今年(2018年)6月に新たに院内調査が完了した事例は31件で、制度発足からの累計では728件となりました。これまでに報告された全1028件の医療事故のうち70.8%で院内調査が完了したことになり、7割の大台に乗りました。院内調査スピードが向上していることを再認識できます。
ところで、遺族の中には「院内調査の結果に納得できない」「院内調査が遅い。時間稼ぎをしているのではないか」と感じる人もいることでしょう。またクリニックなど小規模医療機関等では「自院で院内調査を実施することが難しい」ケースもあるでしょう(医師会や病院団体などの支援団体によるサポート体制もある)。
そこで、センターでは、「遺族や医療機関からの調査依頼を受け付ける」体制も整えています。ここでは「院内調査が時期・内容ともに適正に実施されたか」という観点での調査が中心となります。
この点、今年(2018年)6月に、センターになされた調査依頼は4件ありました。
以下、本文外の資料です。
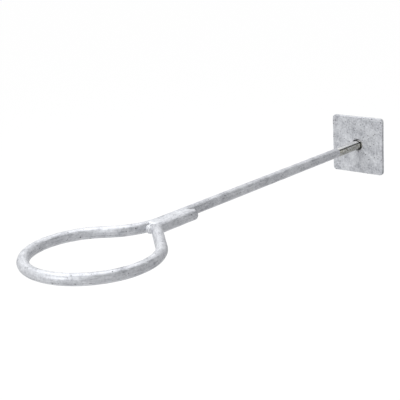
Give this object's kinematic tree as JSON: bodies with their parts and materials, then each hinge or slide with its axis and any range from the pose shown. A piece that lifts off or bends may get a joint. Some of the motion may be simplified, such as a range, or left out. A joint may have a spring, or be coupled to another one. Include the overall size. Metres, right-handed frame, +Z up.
{
  "type": "eye bolt",
  "caption": "Long eye bolt bent from round bar, with a large lap-welded eye, a threaded end and a square backing plate held by a nut and washer.",
  "frame": {"origin": "centre of the backing plate's front face, the face towards the eye, on the shank's axis", "axes": "+X along the shank from the eye to the threaded end; the eye lies in the XY plane at -X; +Z up, square to the eye; the lapped tail is on the -Y side"},
  "size_m": [0.5814, 0.1438, 0.075],
  "materials": {
    "bar_zinc": "hot-dip galvanised round bar, matt grey zinc with pale and dark mottling",
    "weld_zinc": "weld bead under the same hot-dip zinc",
    "plate_zinc": "hot-dip galvanised flat bar, clouded zinc",
    "nut_zinc": "hot-dip galvanised fastener",
    "turned_steel": "bare turned and threaded bar end, bright"
  },
  "bodies": {
    "eye_rod": {"eye_rod": "bar_zinc", "lap_weld_top": "weld_zinc", "lap_weld_bottom": "weld_zinc", "crotch_weld": "weld_zinc"},
    "washer": {"washer": "nut_zinc"},
    "nut": {"nut": "nut_zinc"},
    "plate": {"plate": "plate_zinc"}
  },
  "joints": [
    {"name": "nut_travel", "type": "slide", "parent": "eye_rod", "child": "washer", "axis": [1, 0, 0], "range_m": [-0.0052, 0.007]},
    {"name": "nut_turn", "type": "hinge", "parent": "washer", "child": "nut", "pos_m": [0.0125, 0, 0], "axis": [1, 0, 0], "range_deg": [-1075, 1445]},
    {"name": "plate_turn", "type": "hinge", "parent": "washer", "child": "plate", "pos_m": [0.0025, 0, 0], "axis": [1, 0, 0], "continuous": true}
  ],
  "couplings": [
    {"joint": "nut_turn", "follows": "nut_travel", "rad_per_m": 3590.4}
  ]
}
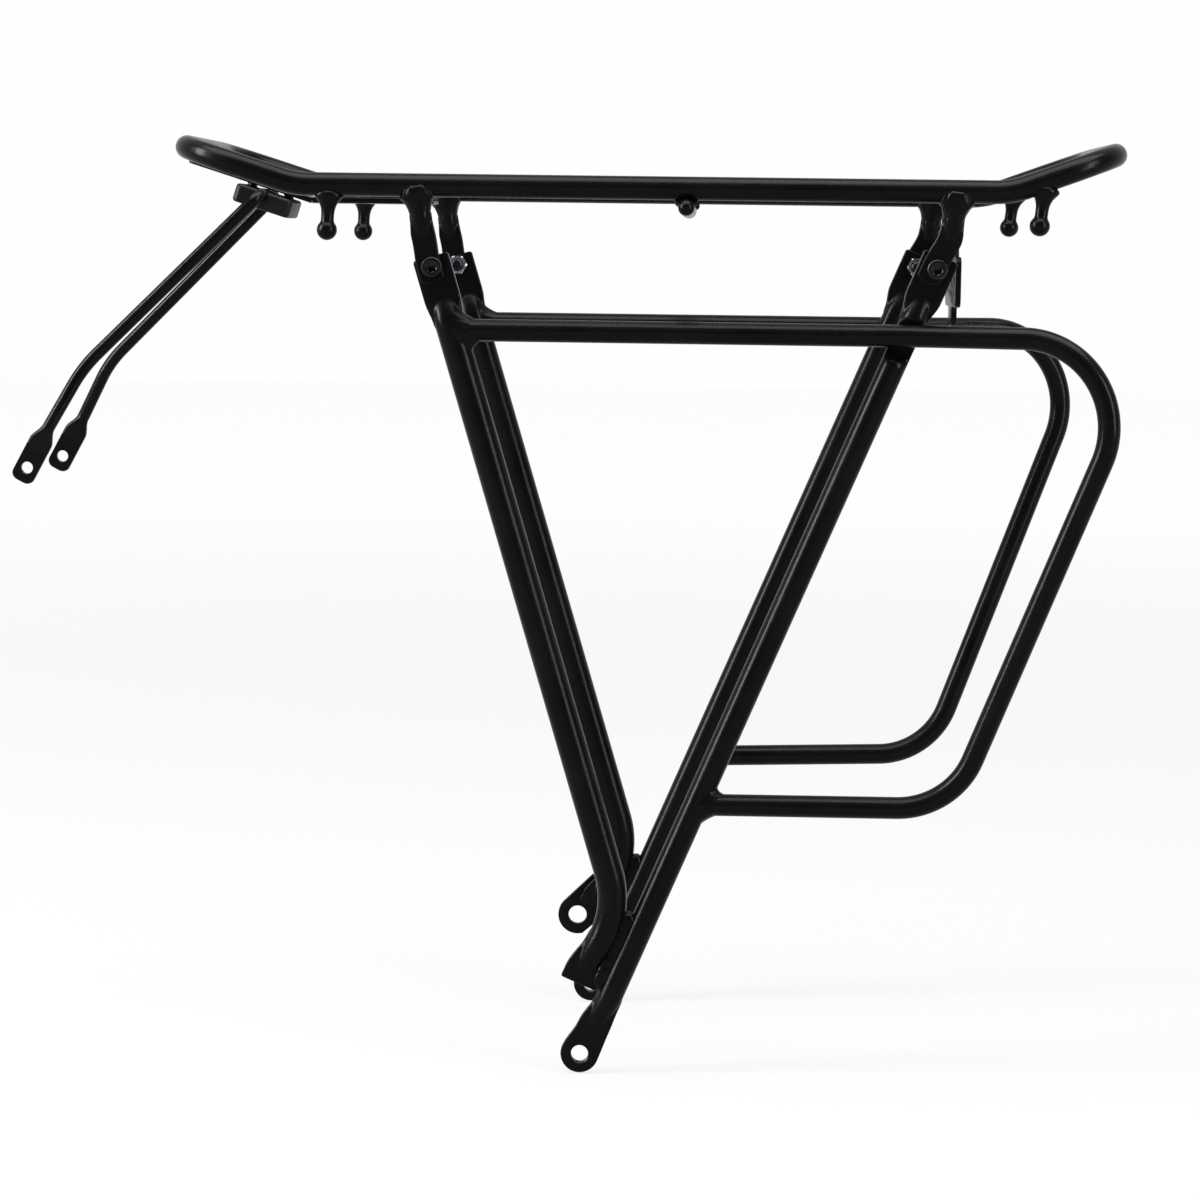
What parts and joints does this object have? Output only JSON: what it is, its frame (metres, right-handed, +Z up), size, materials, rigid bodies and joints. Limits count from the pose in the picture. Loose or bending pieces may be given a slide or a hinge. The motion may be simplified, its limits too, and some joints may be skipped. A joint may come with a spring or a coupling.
{
  "type": "bicycle rear rack",
  "caption": "Tubular rear rack for a bicycle: a looped deck with raised ends on V-shaped side frames, with flared pannier hoops, ball pegs and adjustable front stays.",
  "frame": {"origin": "middle of the line through the two foot eyelets, on the rack's middle plane", "axes": "+X to the rear of the bicycle, +Y to the bicycle's right, +Z up"},
  "size_m": [0.4817, 0.2124, 0.404],
  "materials": {
    "frame_coat": "satin black powder coat on aluminium tube, with soft orange peel",
    "stay_coat": "satin black coated steel rod",
    "clamp_coat": "matte black coated block",
    "black_screw": "black oxide steel",
    "zinc": "bright zinc plated steel"
  },
  "bodies": {
    "rack": {"deck_loop": "frame_coat", "front_rung": "frame_coat", "middle_rung": "frame_coat", "rear_rung": "frame_coat", "left_front_peg": "frame_coat", "left_rear_peg": "frame_coat", "right_front_peg": "frame_coat", "right_rear_peg": "frame_coat", "left_front_stub": "frame_coat", "left_rear_stub": "frame_coat", "right_front_stub": "frame_coat", "right_rear_stub": "frame_coat", "left_front_leg": "frame_coat", "left_rear_leg": "frame_coat", "left_pannier_hoop": "frame_coat", "right_front_leg": "frame_coat", "right_rear_leg": "frame_coat", "right_pannier_hoop": "frame_coat", "lower_tab": "frame_coat", "light_plate": "frame_coat", "stay_tongue": "frame_coat", "leg_screws": "black_screw", "leg_nuts": "zinc"},
    "clamp": {"stay_clamp": "clamp_coat", "clamp_screws": "zinc"},
    "left_stay": {"left_stay": "stay_coat"},
    "right_stay": {"right_stay": "stay_coat"}
  },
  "joints": [
    {"name": "clamp_slide", "type": "slide", "parent": "rack", "child": "clamp", "axis": [-0.9537, 0, 0.3007], "range_m": [-0.005, 0.012]},
    {"name": "left_stay_swing", "type": "hinge", "parent": "clamp", "child": "left_stay", "pos_m": [-0.1465, 0, 0.36998], "axis": [0, 1, 0], "range_deg": [-30, 45]},
    {"name": "right_stay_swing", "type": "hinge", "parent": "clamp", "child": "right_stay", "pos_m": [-0.1465, 0, 0.36998], "axis": [0, 1, 0], "range_deg": [-30, 45]}
  ]
}
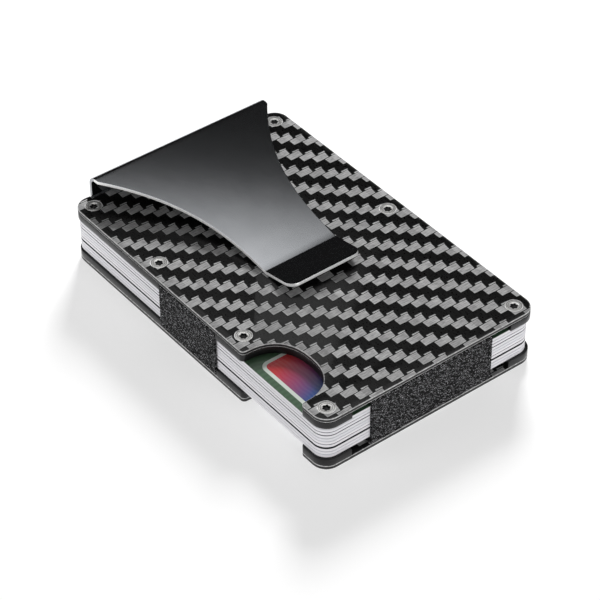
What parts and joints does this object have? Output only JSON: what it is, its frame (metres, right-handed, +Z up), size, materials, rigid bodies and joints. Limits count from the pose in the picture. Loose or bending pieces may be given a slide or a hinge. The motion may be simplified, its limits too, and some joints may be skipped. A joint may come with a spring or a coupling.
{
  "type": "minimalist wallet",
  "caption": "Rigid pocket card holder: two carbon-faced shells joined by woven elastics round a card stack, with a thumb notch and a sprung money clip.",
  "frame": {"origin": "centre of the wallet's outline on its bottom face", "axes": "+X from the clip end, where the cards come out, to the end closed by the strap; -Y side has the thumb notch; +Z up, out of the shell that carries the clip"},
  "size_m": [0.0862, 0.0552, 0.019],
  "materials": {
    "carbon": "satin twill carbon laminate",
    "anodised": "fine dark grey anodising",
    "screw_steel": "bright turned steel",
    "clip_steel": "black chrome, satin, bright along its cut edges",
    "elastic": "fine black woven elastic with grey flecks",
    "card_white": "smooth laminated card",
    "card_green": "smooth laminated card, green face"
  },
  "bodies": {
    "bottom_shell": {"bottom_plate": "carbon", "bottom_frame": "anodised", "bottom_screw_1": "screw_steel", "bottom_screw_2": "screw_steel", "bottom_screw_3": "screw_steel", "bottom_screw_4": "screw_steel", "bottom_screw_5": "screw_steel", "bottom_screw_6": "screw_steel", "bottom_screw_7": "screw_steel", "cross_elastic": "elastic", "end_elastic": "elastic"},
    "top_shell": {"top_plate": "carbon", "top_frame": "anodised", "top_screw_1": "screw_steel", "top_screw_2": "screw_steel", "top_screw_3": "screw_steel", "top_screw_4": "screw_steel", "top_screw_5": "screw_steel", "top_screw_6": "screw_steel", "top_screw_7": "screw_steel", "clip_root": "clip_steel", "clip_screw_1": "screw_steel", "clip_screw_2": "screw_steel"},
    "clip": {"clip_blade": "clip_steel"},
    "card_1": {"card_1": "card_white"},
    "card_2": {"card_2": "card_white"},
    "card_3": {"card_3": "card_white"},
    "card_4": {"card_4": "card_white"},
    "card_5": {"card_5": "card_white"},
    "card_6": {"card_6": "card_white"},
    "card_7": {"card_7": "card_white"},
    "card_8": {"card_8": "card_white"},
    "card_9": {"card_9": "card_white"},
    "card_10": {"card_10": "card_green"}
  },
  "joints": [
    {"name": "shell_lift", "type": "slide", "parent": "bottom_shell", "child": "top_shell", "axis": [0, 0, 1], "range_m": [0, 0.005], "stiffness_N_per_m": 600, "springref_m": -0.003, "deforming": ["cross_elastic", "end_elastic"]},
    {"name": "clip_flex", "type": "hinge", "parent": "top_shell", "child": "clip", "pos_m": [-0.0402, 0, 0.01863], "axis": [0, -1, 0], "range_deg": [0, 8], "stiffness_Nm_per_rad": 1.7, "springref_deg": -1.72},
    {"name": "card_1_slide", "type": "slide", "parent": "bottom_shell", "child": "card_1", "axis": [-1, 0, 0], "range_m": [0, 0.05]},
    {"name": "card_2_slide", "type": "slide", "parent": "bottom_shell", "child": "card_2", "axis": [-1, 0, 0], "range_m": [0, 0.05]},
    {"name": "card_3_slide", "type": "slide", "parent": "bottom_shell", "child": "card_3", "axis": [-1, 0, 0], "range_m": [0, 0.05]},
    {"name": "card_4_slide", "type": "slide", "parent": "bottom_shell", "child": "card_4", "axis": [-1, 0, 0], "range_m": [0, 0.05]},
    {"name": "card_5_slide", "type": "slide", "parent": "bottom_shell", "child": "card_5", "axis": [-1, 0, 0], "range_m": [0, 0.05]},
    {"name": "card_6_slide", "type": "slide", "parent": "bottom_shell", "child": "card_6", "axis": [-1, 0, 0], "range_m": [0, 0.05]},
    {"name": "card_7_slide", "type": "slide", "parent": "bottom_shell", "child": "card_7", "axis": [-1, 0, 0], "range_m": [0, 0.05]},
    {"name": "card_8_slide", "type": "slide", "parent": "bottom_shell", "child": "card_8", "axis": [-1, 0, 0], "range_m": [0, 0.05]},
    {"name": "card_9_slide", "type": "slide", "parent": "bottom_shell", "child": "card_9", "axis": [-1, 0, 0], "range_m": [0, 0.05]},
    {"name": "card_10_slide", "type": "slide", "parent": "bottom_shell", "child": "card_10", "axis": [-1, 0, 0], "range_m": [0, 0.05]}
  ]
}
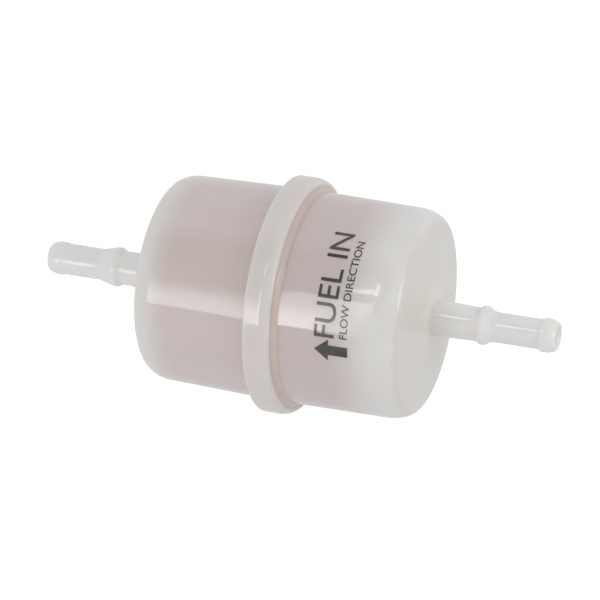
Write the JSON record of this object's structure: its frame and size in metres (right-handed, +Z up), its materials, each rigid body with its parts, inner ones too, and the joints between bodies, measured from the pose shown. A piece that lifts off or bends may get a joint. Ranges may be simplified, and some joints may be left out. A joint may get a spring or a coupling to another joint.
{
  "type": "in-line fuel filter",
  "caption": "Cylindrical welded plastic in-line fuel filter with a raised middle band, a hose barb on each end and a pleated paper element inside.",
  "frame": {"origin": "on the filter's axis, at the middle of the raised band; the overall length is centred on it to within 0.5 mm", "axes": "+X along the axis towards the inlet barb, so fuel flows along -X; +Z up; the printed side of the inlet half faces -Y and up"},
  "size_m": [0.1148, 0.051, 0.051],
  "materials": {
    "nylon": "milky translucent natural nylon, satin gloss",
    "weld_nylon": "re-melted nylon, slightly tan",
    "filter_paper": "pink resin-treated filter paper, matt",
    "cap_plastic": "off-white moulded plastic",
    "adhesive": "cured pale amber adhesive",
    "seal_rubber": "pale fuel-resistant rubber, matt",
    "print_ink": "dark grey pad-printed ink"
  },
  "bodies": {
    "root": {"outlet_housing": "nylon", "inlet_housing": "nylon", "weld_bead": "weld_nylon", "pleated_paper": "filter_paper", "seam_glue": "adhesive", "inlet_end_cap": "cap_plastic", "outlet_end_cap": "cap_plastic", "inlet_potting": "adhesive", "outlet_potting": "adhesive", "support_core": "cap_plastic", "neck_seal": "seal_rubber"}
  },
  "joints": []
}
すべて遺族からの調査依頼で、制度発足からの累計調査依頼件数は69件(遺族から54件・78.3%、医療機関から15件・21.7%)で、進捗状況を見ると、▼センター調査終了が5件▼院内調査結果報告書の検証中(院内調査が適切に行われたかどうかを確認)が63件(前月より3件増)▼院内調査結果報告書検証準備産業中が1件—となり、順調にセンター調査が行われていることが伺えます。